Data rows:
══════════════════════════════

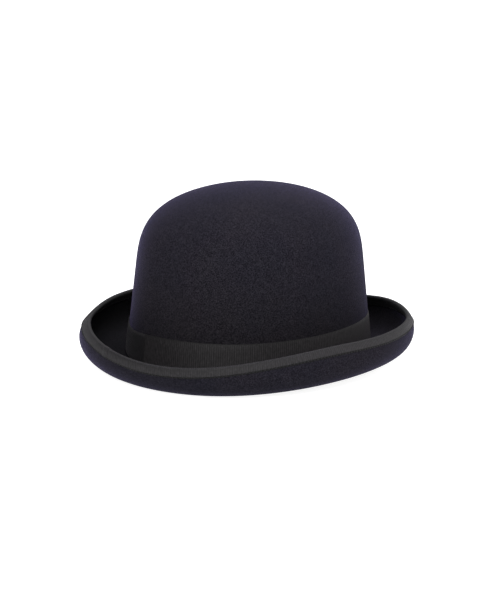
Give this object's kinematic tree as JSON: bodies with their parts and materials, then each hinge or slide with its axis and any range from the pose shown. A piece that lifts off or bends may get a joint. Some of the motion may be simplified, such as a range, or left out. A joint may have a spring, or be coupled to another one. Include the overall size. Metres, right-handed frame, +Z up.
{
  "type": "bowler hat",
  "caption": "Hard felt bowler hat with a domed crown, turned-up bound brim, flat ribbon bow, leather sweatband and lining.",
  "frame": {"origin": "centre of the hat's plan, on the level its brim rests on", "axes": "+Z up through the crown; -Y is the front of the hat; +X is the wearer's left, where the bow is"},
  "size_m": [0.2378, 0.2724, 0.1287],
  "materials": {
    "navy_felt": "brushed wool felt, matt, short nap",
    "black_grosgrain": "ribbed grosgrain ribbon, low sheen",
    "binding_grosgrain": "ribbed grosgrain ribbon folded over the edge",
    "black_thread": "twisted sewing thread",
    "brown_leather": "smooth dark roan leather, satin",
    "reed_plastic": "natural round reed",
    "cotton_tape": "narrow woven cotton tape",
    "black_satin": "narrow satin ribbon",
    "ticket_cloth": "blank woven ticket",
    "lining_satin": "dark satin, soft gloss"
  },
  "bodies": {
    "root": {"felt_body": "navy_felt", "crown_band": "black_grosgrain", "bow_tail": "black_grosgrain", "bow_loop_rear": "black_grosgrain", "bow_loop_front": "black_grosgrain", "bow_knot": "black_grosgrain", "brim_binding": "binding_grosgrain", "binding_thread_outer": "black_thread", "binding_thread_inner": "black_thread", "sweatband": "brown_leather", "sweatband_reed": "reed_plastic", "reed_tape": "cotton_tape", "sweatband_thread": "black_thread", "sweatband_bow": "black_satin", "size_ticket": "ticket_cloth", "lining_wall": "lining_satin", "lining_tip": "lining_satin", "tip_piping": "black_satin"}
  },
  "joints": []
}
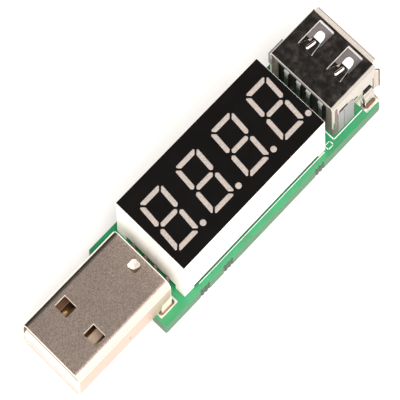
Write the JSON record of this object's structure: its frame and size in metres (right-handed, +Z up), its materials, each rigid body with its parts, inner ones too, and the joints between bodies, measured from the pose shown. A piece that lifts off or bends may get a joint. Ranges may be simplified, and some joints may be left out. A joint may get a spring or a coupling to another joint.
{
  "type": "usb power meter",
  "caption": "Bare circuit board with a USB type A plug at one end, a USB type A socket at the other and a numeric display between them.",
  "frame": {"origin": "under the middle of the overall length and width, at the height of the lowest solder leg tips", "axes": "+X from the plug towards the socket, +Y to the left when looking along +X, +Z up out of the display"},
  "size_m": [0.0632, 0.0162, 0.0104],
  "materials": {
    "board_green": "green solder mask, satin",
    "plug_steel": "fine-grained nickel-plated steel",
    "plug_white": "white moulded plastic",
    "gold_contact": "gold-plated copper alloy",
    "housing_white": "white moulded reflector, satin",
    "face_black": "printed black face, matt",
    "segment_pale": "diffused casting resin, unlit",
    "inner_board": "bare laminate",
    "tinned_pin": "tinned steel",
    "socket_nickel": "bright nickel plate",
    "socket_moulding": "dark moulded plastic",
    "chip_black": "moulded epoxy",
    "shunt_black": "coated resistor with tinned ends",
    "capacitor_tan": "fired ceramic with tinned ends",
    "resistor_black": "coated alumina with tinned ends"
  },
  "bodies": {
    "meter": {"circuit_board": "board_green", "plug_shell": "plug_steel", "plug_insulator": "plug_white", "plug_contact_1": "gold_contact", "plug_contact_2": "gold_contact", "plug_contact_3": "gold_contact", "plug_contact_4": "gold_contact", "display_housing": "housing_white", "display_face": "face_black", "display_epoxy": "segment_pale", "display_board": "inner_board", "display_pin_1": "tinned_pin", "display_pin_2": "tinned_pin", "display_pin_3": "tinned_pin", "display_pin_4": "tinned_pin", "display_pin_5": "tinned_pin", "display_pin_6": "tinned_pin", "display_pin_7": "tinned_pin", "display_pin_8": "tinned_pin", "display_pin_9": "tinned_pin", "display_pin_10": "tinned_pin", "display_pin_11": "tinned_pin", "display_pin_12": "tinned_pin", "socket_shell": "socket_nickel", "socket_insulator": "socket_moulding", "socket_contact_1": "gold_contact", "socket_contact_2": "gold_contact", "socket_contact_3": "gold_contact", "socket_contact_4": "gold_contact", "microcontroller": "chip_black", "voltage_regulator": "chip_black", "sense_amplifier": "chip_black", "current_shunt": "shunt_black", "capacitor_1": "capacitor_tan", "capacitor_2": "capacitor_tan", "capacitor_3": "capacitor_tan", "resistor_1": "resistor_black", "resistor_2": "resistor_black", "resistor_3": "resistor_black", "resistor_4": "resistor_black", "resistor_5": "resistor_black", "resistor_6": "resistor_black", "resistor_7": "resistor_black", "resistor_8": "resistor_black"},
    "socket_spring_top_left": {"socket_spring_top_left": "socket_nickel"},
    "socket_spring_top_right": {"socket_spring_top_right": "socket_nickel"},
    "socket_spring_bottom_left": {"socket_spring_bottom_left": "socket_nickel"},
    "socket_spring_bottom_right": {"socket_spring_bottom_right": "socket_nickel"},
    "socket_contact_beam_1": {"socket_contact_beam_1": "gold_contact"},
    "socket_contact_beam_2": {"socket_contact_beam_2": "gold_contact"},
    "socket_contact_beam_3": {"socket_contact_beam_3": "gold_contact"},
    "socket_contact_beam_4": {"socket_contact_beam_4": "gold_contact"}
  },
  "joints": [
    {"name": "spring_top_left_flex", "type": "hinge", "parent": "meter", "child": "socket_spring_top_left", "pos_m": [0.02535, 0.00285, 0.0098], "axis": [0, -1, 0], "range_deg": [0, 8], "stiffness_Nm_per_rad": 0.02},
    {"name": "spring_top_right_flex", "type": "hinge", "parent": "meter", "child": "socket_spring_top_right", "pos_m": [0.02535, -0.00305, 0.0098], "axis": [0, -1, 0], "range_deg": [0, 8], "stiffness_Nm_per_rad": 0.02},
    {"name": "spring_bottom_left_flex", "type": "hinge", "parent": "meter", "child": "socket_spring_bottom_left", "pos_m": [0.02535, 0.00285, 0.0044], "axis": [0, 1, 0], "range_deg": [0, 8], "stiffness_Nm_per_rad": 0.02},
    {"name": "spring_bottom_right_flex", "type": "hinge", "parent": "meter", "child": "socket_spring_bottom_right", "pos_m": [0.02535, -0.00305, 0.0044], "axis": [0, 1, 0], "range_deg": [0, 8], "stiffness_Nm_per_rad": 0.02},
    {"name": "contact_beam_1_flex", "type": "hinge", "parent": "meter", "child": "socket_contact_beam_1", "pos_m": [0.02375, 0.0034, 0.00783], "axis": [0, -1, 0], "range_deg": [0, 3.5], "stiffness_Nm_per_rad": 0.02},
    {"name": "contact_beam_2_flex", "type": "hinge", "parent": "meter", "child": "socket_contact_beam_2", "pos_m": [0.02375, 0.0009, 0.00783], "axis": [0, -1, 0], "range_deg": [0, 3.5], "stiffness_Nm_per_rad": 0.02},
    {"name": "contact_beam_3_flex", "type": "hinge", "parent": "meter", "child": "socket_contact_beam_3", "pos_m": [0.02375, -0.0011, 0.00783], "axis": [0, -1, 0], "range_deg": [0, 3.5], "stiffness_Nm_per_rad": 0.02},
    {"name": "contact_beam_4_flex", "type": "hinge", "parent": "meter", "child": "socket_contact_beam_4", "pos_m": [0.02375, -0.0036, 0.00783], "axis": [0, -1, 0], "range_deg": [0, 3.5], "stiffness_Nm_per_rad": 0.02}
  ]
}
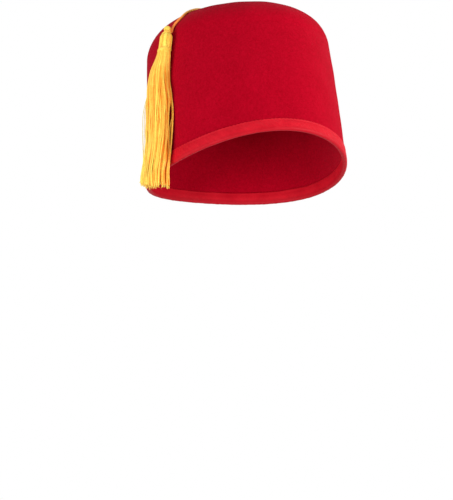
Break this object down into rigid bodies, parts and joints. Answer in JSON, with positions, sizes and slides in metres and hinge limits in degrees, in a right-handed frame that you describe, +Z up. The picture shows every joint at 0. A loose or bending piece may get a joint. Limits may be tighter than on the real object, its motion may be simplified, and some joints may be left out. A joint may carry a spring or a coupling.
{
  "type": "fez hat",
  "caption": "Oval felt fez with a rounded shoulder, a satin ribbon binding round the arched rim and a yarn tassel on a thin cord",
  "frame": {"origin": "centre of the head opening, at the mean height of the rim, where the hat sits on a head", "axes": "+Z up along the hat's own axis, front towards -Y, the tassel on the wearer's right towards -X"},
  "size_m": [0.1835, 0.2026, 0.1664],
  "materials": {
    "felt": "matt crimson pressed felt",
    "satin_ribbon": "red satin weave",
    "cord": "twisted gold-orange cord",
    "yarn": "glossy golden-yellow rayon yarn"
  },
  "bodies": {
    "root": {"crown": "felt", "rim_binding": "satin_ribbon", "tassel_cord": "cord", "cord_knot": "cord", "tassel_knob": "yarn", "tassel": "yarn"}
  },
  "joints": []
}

══════════════════════════════

Objective:
Copy each line above that contains the string "pose".

Full answer:
Give this object's kinematic tree as JSON: bodies with their parts and materials, then each hinge or slide with its axis and any range from the pose shown. A piece that lifts off or bends may get a joint. Some of the motion may be simplified, such as a range, or left out. A joint may have a spring, or be coupled to another one. Include the overall size. Metres, right-handed frame, +Z up.
Write the JSON record of this object's structure: its frame and size in metres (right-handed, +Z up), its materials, each rigid body with its parts, inner ones too, and the joints between bodies, measured from the pose shown. A piece that lifts off or bends may get a joint. Ranges may be simplified, and some joints may be left out. A joint may get a spring or a coupling to another joint.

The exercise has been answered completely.